The artists here effectively all said “yes” to postmodern strategies articulated in the epigram of Craig Owens’s essay, “The Allegorical Impulse”: Walter Benjamin’s thought that “Every image of the past that is not recognized by the present as one of its own concerns threatens to disappear irretrievably.”

Part of what seems afoot in contemporary art museums isn’t just that artists of Native America are making political subject matter new with a commentary gamut on Native boarding schools, feminism, mapping, tribal status, public versus ritual fashion, stereotypes, and racism. Also at work is our mash-up culture. From Hopi reggae to white-boy rap, images appear and disappear at such speeds that it can be difficult to grab the very point of endurance, archiving and “history” that are what embed at the foundation of any museum.

As I was leaving MoCNA, I stopped at the gift shop. I can certainly say that my consciousness about desire to consume beautiful and power-laden objects had been raised by Luger. My attention also flickered between the cases and my own iPhone which had rarely been out of my reach even in the galleries.

Why was that? Was I too about to broadcast where I’d just been so that a few of my Facebook friends might “like” it?

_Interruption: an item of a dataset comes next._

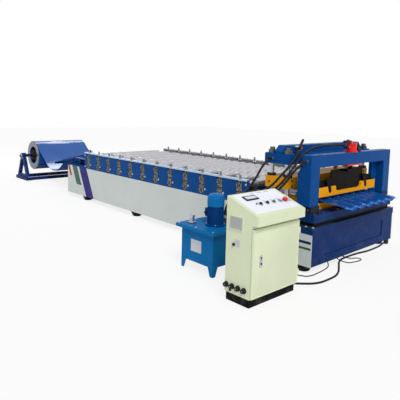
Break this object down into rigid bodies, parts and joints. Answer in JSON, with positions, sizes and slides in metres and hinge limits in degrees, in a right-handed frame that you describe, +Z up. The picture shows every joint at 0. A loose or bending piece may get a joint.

Was there a simple way to sum up the intensity of the ideation, even the fever, of the energy that artists had spent on the work enclosed inside these walls?

And as to the disunity of words and objects, it can simultaneously be true that I don’t intend to do cultural harm when I go to a museum, but that museums’ histories include being material looters straight into the present. (Witness the December auction in Paris, or the “expeditions” that drove up to tribal lands and carted off the “museum-quality” goods. ) So if all this construes that there really shouldn’t be any end to pointing out how that was — and is — wrong, is there a simultaneous — even contradicting — reality in which admiring the work, isn’t?